Выбрать главу

Саша, где этот роман, ведь после «Палисандрии» канули годы? Сгорел, отвечал Соколов тем же обаятельным, вдумчивым, ненапрягшимся голосом, каким излагал анекдот из своих северных похождений, сгорел вместе с уединенной сторожкой, в которой текст сочинялся; огонь слизнул все, до последней страницы, рукопись невосстановима, он помнит лишь отдельные куски, отрывки. Неужели трудно было снять копию? Домик помещался в глуши, на отшибе, копировальные машины там не водились, да и будь они, безденежному писателю не удалось бы воспользоваться их услугами. На несколько секунд, дольше, чем дозволяют приличия, я поймал взгляд собеседника. Скорби во взгляде не было: не потому, что рассосалась, а из-за того, что ведущей эмоцией являлось вслух не выговариваемое, только Соколову доступное понимание объективно-сверхличного измерения происшедшего. Событие можно было занести в летопись, но оно не подлежало ни сожалению, ни проклятию, ни каким-либо другим оценкам и чувствам.

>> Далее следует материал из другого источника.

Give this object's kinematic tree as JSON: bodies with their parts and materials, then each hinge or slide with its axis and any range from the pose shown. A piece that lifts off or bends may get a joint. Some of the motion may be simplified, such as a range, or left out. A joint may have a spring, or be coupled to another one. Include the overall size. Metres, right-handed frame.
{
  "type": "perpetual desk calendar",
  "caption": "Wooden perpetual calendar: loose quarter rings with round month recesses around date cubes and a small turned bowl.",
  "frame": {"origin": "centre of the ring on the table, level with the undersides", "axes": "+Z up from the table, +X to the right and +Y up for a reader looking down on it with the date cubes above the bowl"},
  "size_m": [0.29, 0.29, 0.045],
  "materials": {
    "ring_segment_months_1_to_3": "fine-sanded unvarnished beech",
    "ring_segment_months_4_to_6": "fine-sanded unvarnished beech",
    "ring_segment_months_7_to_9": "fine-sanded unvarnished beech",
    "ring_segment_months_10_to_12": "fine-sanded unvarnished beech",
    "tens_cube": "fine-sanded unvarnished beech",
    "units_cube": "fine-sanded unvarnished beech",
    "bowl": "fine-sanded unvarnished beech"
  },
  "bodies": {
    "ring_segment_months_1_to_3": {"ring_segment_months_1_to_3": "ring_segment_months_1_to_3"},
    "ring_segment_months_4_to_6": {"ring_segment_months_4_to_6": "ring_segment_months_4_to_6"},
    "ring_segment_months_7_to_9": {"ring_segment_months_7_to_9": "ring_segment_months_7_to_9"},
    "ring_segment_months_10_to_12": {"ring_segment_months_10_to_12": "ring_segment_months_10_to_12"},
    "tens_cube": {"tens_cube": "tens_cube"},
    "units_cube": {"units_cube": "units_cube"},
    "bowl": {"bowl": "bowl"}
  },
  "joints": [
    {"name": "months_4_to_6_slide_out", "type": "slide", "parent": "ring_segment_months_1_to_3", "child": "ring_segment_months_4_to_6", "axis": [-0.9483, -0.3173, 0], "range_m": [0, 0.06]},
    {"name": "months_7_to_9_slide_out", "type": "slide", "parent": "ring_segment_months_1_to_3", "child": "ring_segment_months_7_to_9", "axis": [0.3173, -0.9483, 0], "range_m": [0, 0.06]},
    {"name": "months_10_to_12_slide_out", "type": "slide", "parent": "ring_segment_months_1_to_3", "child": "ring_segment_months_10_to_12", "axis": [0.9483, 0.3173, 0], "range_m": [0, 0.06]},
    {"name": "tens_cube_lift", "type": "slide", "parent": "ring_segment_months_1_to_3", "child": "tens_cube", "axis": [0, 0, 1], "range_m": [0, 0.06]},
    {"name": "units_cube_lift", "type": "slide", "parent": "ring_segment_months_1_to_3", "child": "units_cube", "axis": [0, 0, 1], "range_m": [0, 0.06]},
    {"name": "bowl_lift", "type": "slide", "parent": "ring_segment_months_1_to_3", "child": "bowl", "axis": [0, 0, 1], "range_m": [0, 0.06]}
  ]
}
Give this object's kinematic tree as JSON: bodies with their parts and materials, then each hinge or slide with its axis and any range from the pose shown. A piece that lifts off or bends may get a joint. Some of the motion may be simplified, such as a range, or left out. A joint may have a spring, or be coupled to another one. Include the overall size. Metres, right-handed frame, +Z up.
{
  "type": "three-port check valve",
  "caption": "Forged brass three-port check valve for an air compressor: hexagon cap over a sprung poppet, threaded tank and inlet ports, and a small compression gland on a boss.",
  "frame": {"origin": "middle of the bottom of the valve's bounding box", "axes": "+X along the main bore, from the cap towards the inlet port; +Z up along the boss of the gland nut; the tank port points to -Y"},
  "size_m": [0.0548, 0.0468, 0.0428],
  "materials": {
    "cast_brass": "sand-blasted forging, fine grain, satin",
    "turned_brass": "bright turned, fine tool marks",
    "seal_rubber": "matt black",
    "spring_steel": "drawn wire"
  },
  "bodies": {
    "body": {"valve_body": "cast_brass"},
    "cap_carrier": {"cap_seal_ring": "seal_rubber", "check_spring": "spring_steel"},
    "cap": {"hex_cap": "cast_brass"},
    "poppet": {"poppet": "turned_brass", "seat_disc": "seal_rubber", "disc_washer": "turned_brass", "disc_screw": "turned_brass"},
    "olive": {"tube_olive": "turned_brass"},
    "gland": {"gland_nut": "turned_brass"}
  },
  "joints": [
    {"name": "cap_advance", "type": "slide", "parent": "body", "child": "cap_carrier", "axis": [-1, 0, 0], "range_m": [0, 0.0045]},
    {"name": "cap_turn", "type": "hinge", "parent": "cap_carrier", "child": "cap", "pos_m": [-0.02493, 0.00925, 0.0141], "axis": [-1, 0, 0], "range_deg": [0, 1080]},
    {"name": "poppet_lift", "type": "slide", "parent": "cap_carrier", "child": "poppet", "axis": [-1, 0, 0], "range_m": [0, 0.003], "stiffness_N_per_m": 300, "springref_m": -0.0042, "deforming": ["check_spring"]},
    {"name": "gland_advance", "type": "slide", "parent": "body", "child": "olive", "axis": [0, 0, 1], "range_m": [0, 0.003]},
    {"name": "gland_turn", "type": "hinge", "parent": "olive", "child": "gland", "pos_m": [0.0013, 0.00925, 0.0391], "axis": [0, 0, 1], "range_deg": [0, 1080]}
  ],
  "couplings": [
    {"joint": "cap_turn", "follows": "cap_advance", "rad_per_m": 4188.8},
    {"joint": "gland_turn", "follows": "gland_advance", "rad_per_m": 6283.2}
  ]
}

Невероятная история, тягаться с ней впору разве легенде о заключительном, якобы ошеломляющем произведении Андрея Соболя — сотни перебеленных листов (черновики автор, играя с фатумом в рулетку, уничтожил) упорхнули в окно, втянутые жаровней пустыни, и вскоре Соболь, оставшись один, застрелился. Невероятная история, и абсолютно правдивая, ибо в ней правда о влечении книги к огню, о его встречной любви, о тесноте и ярости их союза. Бывает, годами, десятилетиями живут они врозь, до срока, когда неизбежным становится свидание страниц и пожара, и каждый, кто ощущает значение огня, то есть значение несомой им вести, каждый, кто сознает, что в ядре всякой существенной вести — огонь, сжигающий мудрствования и любопрения, тот убеждается в ограниченности книг и заранее готовит их к пламени, как Фома Аквинский, перед смертью сказавший о написанных им фолиантах: «Все это — солома».

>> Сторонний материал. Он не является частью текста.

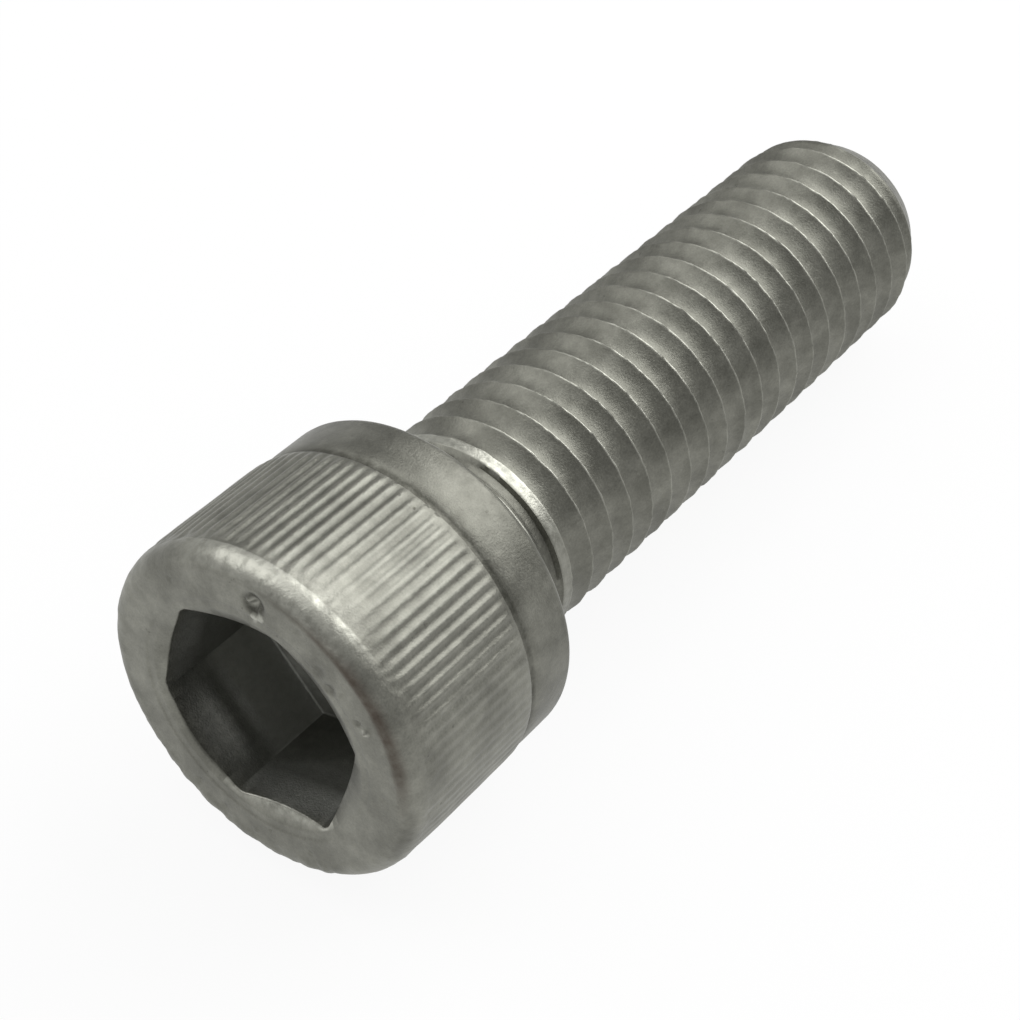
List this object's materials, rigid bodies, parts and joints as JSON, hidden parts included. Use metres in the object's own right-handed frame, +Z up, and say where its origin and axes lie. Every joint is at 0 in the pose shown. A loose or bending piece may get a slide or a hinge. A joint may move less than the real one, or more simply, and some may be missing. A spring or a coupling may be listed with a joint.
{
  "type": "hex socket cap screw",
  "caption": "Cap screw with a straight-knurled cylindrical head, a hexagon socket and a coarse right-hand thread along the whole shank, lying on its side.",
  "frame": {"origin": "on the level surface that the screw lies on, under the middle of its bounding box", "axes": "+X runs from the head to the tip and +Z points up. The screw's own axis lies in the XZ plane and leans 4.29 degrees, with the head's end higher."},
  "size_m": [0.0528, 0.018, 0.0186],
  "materials": {
    "coated_steel": "dull grey zinc coating on hardened steel"
  },
  "bodies": {
    "root": {"screw": "coated_steel"}
  },
  "joints": []
}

До разговора с Соколовым я посчитал бы вздорной выдумкой, что писатель его калибра и литературно-биографического мифа, обращаясь к непримечательному лицу, может быть так естественно прост, приветлив, так свободен от высокомерия, от упоения ролью. В Саше была гордость вольно бродящего, берегущего свою независимость зверя и ни на йоту капризного, обидчивого самодовольства, которым меня полными ушатами окатывали и продолжают окатывать сочинители не самых великих достоинств, а когда я этому удивился, то подумал, что в другом случае он стал бы автором иных произведений. Это он, не другой, рассказал о людях, уже тем заслуживших слова сострадания, что никому больше до них не было дела, о мальчике с созерцательно отстающим умом, о колченогих приволжских каликах, бобылях и бобылках, собирателях ветоши, нищеты, гиблой любви, о кунсткамерном сироте кремлевского детства, а ежели молвят, что никаких заслуг у них нет и даже слов они не заслуживают, в ответ заметим: вы правы, конечно, но ведь они, хоть убогие, все-таки существуют, кто-то же должен за них заступиться, укутать их речью, как одеялом, и Соколов всю неделю на стороне бедных, не по воскресным лишь дням, узаконившим скудную милостыню. Мне кажется, он в себе сочетает Марию и Марфу литературы. Кропотливая Марфа поглощена материальным — эстетикой, стилем, убранством, шитьем и вышивкой, впечатлениями от зрительно-слухового соположения буквиц, золотых, киноварных, истекающих медом, хмельным глаголическим благозвучием; некому превзойти Соколова в поющем узоре. Но вот слышится голос — мол, ты, Марфа, стараешься, а одно только нужно, и выходит из орнамента Мария проникновенности, чей образ говорит, что буквы затем терпеливо ставились в ряд, чтобы явилась она с бальзамом на раны обездоленных и песней освобождения, избавленья от тягот, блаженного бегства из плена. В интонации этой ему тоже нет равных, стиховая проза «Между собакой и волком» и незабываемые стихотворения в ней ниспадают из купола братского соболезнования, ободряющего родства, так что, если кому интересно частное мнение, оповещаю, что я бы наградил Соколова пальмовой ветвью лучшего русского писателя современности, благо пальм растет у нас много.